The release of studies on medical student health, such as the one highlighted above, are important for advocating for the health and wellbeing of medical students. No profession in the world should accept a 1 in 4 rate of depression, or a 1 in 10 rate of suicidal ideation --  let alone among young learners who are training to become leaders of, and providers of, healthcare.

The devastating irony of this is not lost on us. We treat to heal, we advocate and promote health. Yet, our own health has taken a beating. Forced hypocrisy by systemic design.

When it comes to mental health, we cannot afford to be reactive by trying to bandage this broken culture of medical school. Let us use such evidence as a tool to enact proactive change for our medical students.
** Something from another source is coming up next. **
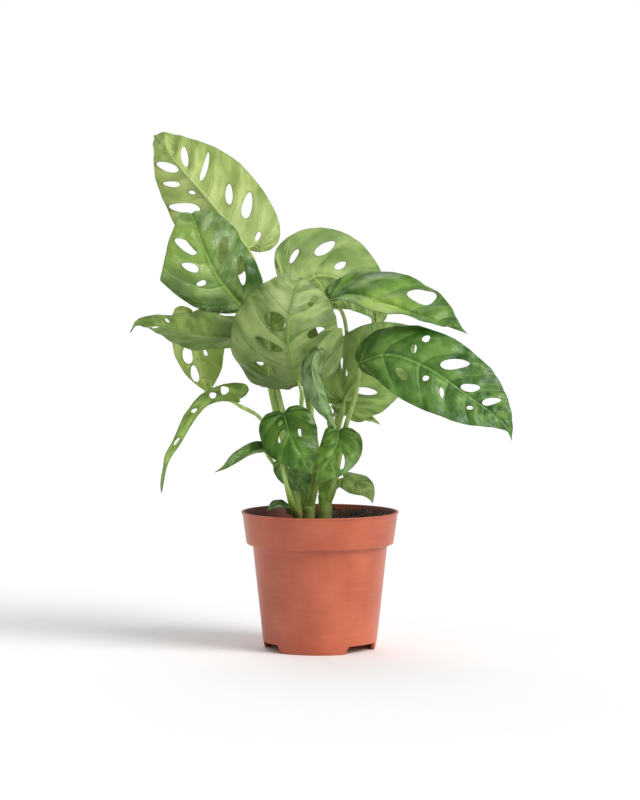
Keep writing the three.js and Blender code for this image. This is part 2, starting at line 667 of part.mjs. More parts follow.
// A closed round tube along points that tapers from one radius to the other.
function taperedTube(points, fromRadius, toRadius) {
  const curve = new THREE.CatmullRomCurve3(points, false, 'centripetal');
  const steps = Math.max(4, Math.round(curve.getLength() / PETIOLE.stepLength));
  const sides = PETIOLE.sides;
  const positions = [];
  const triangles = [];
  let up = new THREE.Vector3(0, -1, 0);
  let last = null;
  for (let i = 0; i <= steps; i++) {
    const t = i / steps;
    const along = curve.getTangentAt(t);
    if (last) {
      const turn = new THREE.Quaternion().setFromUnitVectors(last, along);
      up = up.clone().applyQuaternion(turn);
    }
    up = up.clone().addScaledVector(along, -up.dot(along)).normalize();
    last = along;
    const out = along.clone().cross(up);
    const centre = curve.getPointAt(t);
    const radius = toRadius + (fromRadius - toRadius) * (1 - t) ** 1.2;
    for (let k = 0; k < sides; k++) {
      const turn = (k / sides) * Math.PI * 2;
      const p = centre.clone()
        .addScaledVector(up, Math.cos(turn) * radius)
        .addScaledVector(out, Math.sin(turn) * radius);
      positions.push(p.x, p.y, p.z);
    }
  }
  for (let i = 0; i < steps; i++) {
    for (let k = 0; k < sides; k++) {
      const a = i * sides + k;
      const b = i * sides + ((k + 1) % sides);
      triangles.push(a, b, a + sides, b, b + sides, a + sides);
    }
  }
  for (let k = 1; k < sides - 1; k++) {
    triangles.push(0, k + 1, k);
    const end = steps * sides;
    triangles.push(end, end + k, end + k + 1);
  }
  const geometry = new THREE.BufferGeometry();
  geometry.setAttribute('position', new THREE.Float32BufferAttribute(positions, 3));
  geometry.setIndex(triangles);
  return solidOf(geometry);
}

function makeShoot(shoot) {
  const [x, y, radius, top] = shoot.cane;
  let solid = post(x, y, radius, SOIL.top - SOIL.socketDepth + GAP, top, CANE.sides);
  for (const petiole of shoot.petioles) {
    const joint = jointOf(LEAVES.find((leaf) => leaf.name === petiole.leaf));
    const before = joint.end.clone().addScaledVector(joint.heading, -PETIOLE.straightEnd);
    const base = new THREE.Vector3(x, y, top - CANE.petioleStart);
    const points = [base, ...petiole.path.map(vectorOf), before, joint.end];
    solid = solid.add(taperedTube(points, petiole.radius, PETIOLE.endRadius));
  }
  return pieceOf(shoot.name, geometryOf(solid), MATERIALS.stem);
}

// ---------------------------------------------------------------- soil

function soilHeight(x, y) {
  const broad = Math.sin(x * 0.37 + 1.3) * Math.cos(y * 0.31 - 0.7);
  const fine = 0.7 * Math.sin(x * 0.83 - y * 0.71) + 0.5 * Math.cos(x * 1.3 + y * 1.1 + 2);
  return SOIL.top + SOIL.lump * (broad + fine);
}

// The root ball: it fills the pot up to a lumpy top, with a plain round socket for each cane.
function makeSoil() {
  const p = POT;
  const bandLow = p.height - p.bandHeight;
  const floor = p.footHeight + p.wall + GAP;
  const inner = (radius) => radius - p.wall - 4 * GAP;
  const bandShare = (SOIL.top - bandLow) / (p.bandHeight - p.lip);
  const topRadius = inner(THREE.MathUtils.lerp(p.bandFoot, p.bandTop, bandShare));
  const levels = [
    [inner(p.bodyFoot) - 1.2, floor],
    [inner(p.bodyFoot), floor + 1.2],
    [inner(p.bodyTop), bandLow - 0.8],
    [inner(p.bandFoot), bandLow + p.wall + 1],
  ];
  const sectors = SOIL.sectors;
  const positions = [];
  const triangles = [];
  const ring = (radius, height) => {
    for (let k = 0; k < sectors; k++) {
      const turn = (k / sectors) * Math.PI * 2;
      const x = radius * Math.cos(turn);
      const y = radius * Math.sin(turn);
      positions.push(x, y, height(x, y));
    }
  };
  positions.push(0, 0, floor);
  for (const [radius, height] of levels) ring(radius, () => height);
  for (let i = 0; i < SOIL.rings; i++) ring(topRadius * (1 - i / SOIL.rings), soilHeight);
  positions.push(0, 0, soilHeight(0, 0));
  const rings = levels.length + SOIL.rings;
  for (let k = 0; k < sectors; k++) {
    const next = (k + 1) % sectors;
    triangles.push(0, 1 + next, 1 + k);
    for (let i = 0; i < rings - 1; i++) {
      const a = 1 + i * sectors;
      triangles.push(a + k, a + next, a + sectors + k, a + next, a + sectors + next, a + sectors + k);
    }
    const lastRing = 1 + (rings - 1) * sectors;
    triangles.push(lastRing + k, lastRing + next, positions.length / 3 - 1);
  }
  const geometry = new THREE.BufferGeometry();
  geometry.setAttribute('position', new THREE.Float32BufferAttribute(positions, 3));
  geometry.setIndex(triangles);
  let solid = solidOf(geometry);
  for (const shoot of SHOOTS) {
    const [x, y, radius] = shoot.cane;
    const floorOfSocket = SOIL.top - SOIL.socketDepth;
    solid = solid.subtract(post(x, y, radius + 2 * GAP, floorOfSocket, SOIL.top + 10, CANE.sides + 2));
  }
  return pieceOf('soil', geometryOf(solid), MATERIALS.soil);
}

// ---------------------------------------------------------------- assembly

const plant = new THREE.Group();
plant.add(makePot(), makeSoil());
for (const shoot of SHOOTS) plant.add(makeShoot(shoot));
for (const leaf of LEAVES) plant.add(makeBlade(leaf));

export default plant;
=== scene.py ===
import math

import bmesh
import bpy
import numpy as np
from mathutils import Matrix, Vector, noise
from mathutils.geometry import delaunay_2d_cdt


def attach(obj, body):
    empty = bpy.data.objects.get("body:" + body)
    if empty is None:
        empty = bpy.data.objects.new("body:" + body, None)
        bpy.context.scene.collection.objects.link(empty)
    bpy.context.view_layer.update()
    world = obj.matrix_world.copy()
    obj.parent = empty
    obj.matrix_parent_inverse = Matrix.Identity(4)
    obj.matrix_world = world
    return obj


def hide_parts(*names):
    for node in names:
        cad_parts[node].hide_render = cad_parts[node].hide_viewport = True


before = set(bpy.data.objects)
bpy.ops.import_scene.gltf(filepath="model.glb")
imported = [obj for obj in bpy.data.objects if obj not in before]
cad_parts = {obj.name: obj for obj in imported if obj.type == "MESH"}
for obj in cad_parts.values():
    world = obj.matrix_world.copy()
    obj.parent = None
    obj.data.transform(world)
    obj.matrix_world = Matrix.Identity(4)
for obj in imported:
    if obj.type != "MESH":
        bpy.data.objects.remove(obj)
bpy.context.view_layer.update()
mm = 0.001  # sizes and places are in millimetres, unless a note says metres


def addNode(tree, kind, inputs=None, **settings):
    node = tree.nodes.new(kind)
    for key, value in settings.items():
        setattr(node, key, value)
    for key, value in (inputs or {}).items():
        if isinstance(value, bpy.types.NodeSocket):
            tree.links.new(value, node.inputs[key])
        else:
            node.inputs[key].default_value = value
    return node


def mathNode(tree, operation, a, b=0.0, c=0.0):
    return addNode(tree, "ShaderNodeMath", {0: a, 1: b, 2: c}, operation=operation).outputs[0]


def vectorNode(tree, operation, a, b=(0, 0, 0), out=0):
    return addNode(tree, "ShaderNodeVectorMath", {0: a, 1: b}, operation=operation).outputs[out]


def rangeNode(tree, value, low, high, toLow=0.0, toHigh=1.0):
    inputs = {"Value": value, "From Min": low, "From Max": high, "To Min": toLow, "To Max": toHigh}
    return addNode(tree, "ShaderNodeMapRange", inputs, interpolation_type="SMOOTHSTEP").outputs["Result"]


def mixNode(tree, factor, a, b):
    return addNode(tree, "ShaderNodeMix", {0: factor, 6: a, 7: b}, data_type="RGBA").outputs[2]


# lays a colour over the body where the mask is, as strong as the share says
def tint(tree, body, mask, share, colour):
    return mixNode(tree, mathNode(tree, "MULTIPLY", mask, share), body, colour)


# the start value and all the others, each times its own share
def sumOf(tree, start, parts):
    for value, share in parts:
        start = mathNode(tree, "MULTIPLY_ADD", value, share, start)
    return start


def distanceFromAxis(tree, place):
    return vectorNode(tree, "LENGTH", vectorNode(tree, "MULTIPLY", place, (1, 1, 0)), out=1)


def srgb(red, green, blue):
    def linear(value):
        value /= 255
        return value / 12.92 if value <= 0.04045 else ((value + 0.055) / 1.055) ** 2.4
    return (linear(red), linear(green), linear(blue), 1.0)


def newGroup(name, kind, inputs, outputs):
    group = bpy.data.node_groups.new(name, kind)
    for label, socketKind, value in inputs:
        socket = group.interface.new_socket(name=label, in_out="INPUT", socket_type=socketKind)
        if value is not None:
            socket.default_value = value
    for label, socketKind in outputs:
        group.interface.new_socket(name=label, in_out="OUTPUT", socket_type=socketKind)
    start = group.nodes.new("NodeGroupInput")
    end = group.nodes.new("NodeGroupOutput")
    return group, start.outputs, end.inputs


def useGroup(tree, group, **inputs):
    return addNode(tree, "ShaderNodeGroup", inputs, node_tree=group).outputs


def newShapeTree(name, inputs):
    return newGroup(name, "GeometryNodeTree", inputs, [("Geometry", "NodeSocketGeometry")])


def newMaterial(name):
    material = bpy.data.materials.new(name)
    material.use_nodes = True
    tree = material.node_tree
    return material, tree, tree.nodes["Principled BSDF"].inputs


# joins a colour, a roughness and a bumpy height to a material's shader
def joinSurface(tree, shader, body, rough, height, strength, depth):
    tree.links.new(body, shader["Base Color"])
    tree.links.new(rough, shader["Roughness"])
    bump = addNode(tree, "ShaderNodeBump", {"Height": height, "Strength": strength, "Distance": depth * mm})
    tree.links.new(bump.outputs["Normal"], shader["Normal"])


def addPiece(name, mesh):
    piece = bpy.data.objects.new(name, mesh)
    bpy.context.collection.objects.link(piece)
    return piece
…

Let us ensure our future medical professionals are themselves healthy, before giving them the responsibility of ensuring the health of society-at-large.

One can only hope that archaic views of medicine and the need to suffer die out with changes in generations of physicians. That said, we need to continue to openly speak out about such issues in order to ensure that this negative cycle does not perpetuate. We know it's wrong, let's make it known.

And when we become residents and staff, let's remember how horrible the culture of medical school can really be. And please, for the love of all things good, don't be the type of staff that questions why a student wants to go home after their call shift has ended.